The 5 Most INSPIRING Architects of Today

 

To coincide with this year’s London Festival of Architecture (June 1st - 30th), we wanted to look at 5 architects who continuously inspire the House of Grey Design Practise. These are architects who are using design to change the way we live, creating spaces which encourage a slower and more restful approach through their use of natural light, clean shapes and their respect for nature.

Vincent Van Duysen

Image: BS Residence by Vincent Van Duysen

Image: BS Residence by Vincent Van Duysen

“I want to surprise people and even surprise myself”

Belgian Architect Vincent Van Duysen has an extremely diverse body of work, it is this variety which makes his architectural and interior designs so unique. From product design (cast concrete lights for Flos) to large-scale architectural projects such as designing Alexander Wang stores - his work seamlessly flows between different sectors while always keeping functionality and durability at the forefront.

Designer of the Year at Biennale Interieur 2016, Van Duysen is always conscious of creating timeless spaces through his use of pure and tactile materials - these also help to calm users senses and heighten the physical experience of his spaces. Respecting tradition is also central to his work, a perfect combination of all of these values is his BS Residence. The Residence is a former cluster of farmhouses with traditional Flemish architecture. Recovering traditional materials such as furniture made of wide oak planks, classic pivot hinges and using the same external kalei brick internally - Duysen created a marriage between the traditional and modern and external and internal.

John Pawson

Image: Armonia Apartments by John Pawson

Image: Armonia Apartments by John Pawson

“Minimalism is not defined by what is not there but by the rightness of what is and the richness with which it is experienced.”

John Pawson’s work is famously characterised by its minimal aesthetic. Pawson has spent over 30 years making the largest of architectural statements through the most simple of aesthetics. His projects range from private houses, galleries to yacht interiors, with Pawson tying them together through his contemplation spaces (a place for spiritual reflection) - believing that everything in our life should allow us to consider our broader ideas about how we live and what we value.

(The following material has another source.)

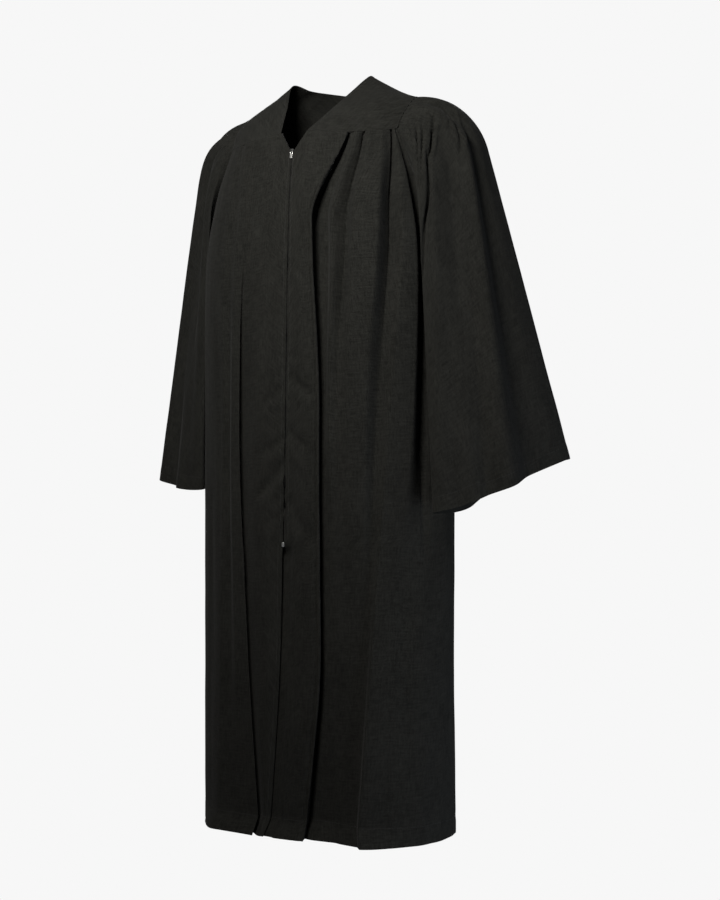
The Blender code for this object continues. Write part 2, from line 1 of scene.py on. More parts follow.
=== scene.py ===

One particular work which House of Grey identifies with are the Armonia Apartments in Greece. Graphically simple, the structure is composed of slender white horizontal lines with full-height glass and bronze elements - the ambition was to create a peaceful environment which had a strong relationship with the nearby sea.  

Brent Lee

Image: MT Townhouse by Brent Lee

Image: MT Townhouse by Brent Lee

Sydney based Brent Lee is known for his striking architectural interior projects such as the MT Townhouse and Kangaroo Valley. Lee juxtaposes soft shapes such as arches and curved baths, with harder geometrical lines such as staircases and interior columns to create visually arresting interiors. His spaces are stripped back yet warm due to the abundance of natural light and raw materials.  

Simon Astridge

Image: Clay House by Simon Astridge

Image: Clay House by Simon Astridge

The Workshop of Simon Astridge is a collective of craftsmen, each highly-skilled in their own field (ceramics, metalwork and design to name a few) who combine their individual expertise to create outstanding architecture. From residential, to retail and even educational buildings, central to the projects is the concept of ‘creating an atmosphere’. The studio takes inspiration from all fields: art, music, travel, food, with projects often being inspired by natural materials such as Clay, Plywood or Brass.

Peter Zumthor

Image: Therme Vals Spa by Peter Zumthor

Image: Therme Vals Spa by Peter Zumthor

The powerful work of Peter Zumthor is often described as ‘uncompromising’ and ‘minimalist’. Winner of the Pritzker Prize and the RIBA Royal Gold Medal, Zumthor has described what really constitutes an architectural atmosphere as "this singular density and mood, this feeling of presence, well-being, harmony, beauty."

Widely considered as one of his most important works the Therme Vals is the epitome of his design style. The space is a sensory experience of hot and cold, light and shadow, and materiality. Created with locally quarried stone, the building is partially submerged into a hillside and has a grass roof - making it almost invisible to the naked eye and completely at one with its setting.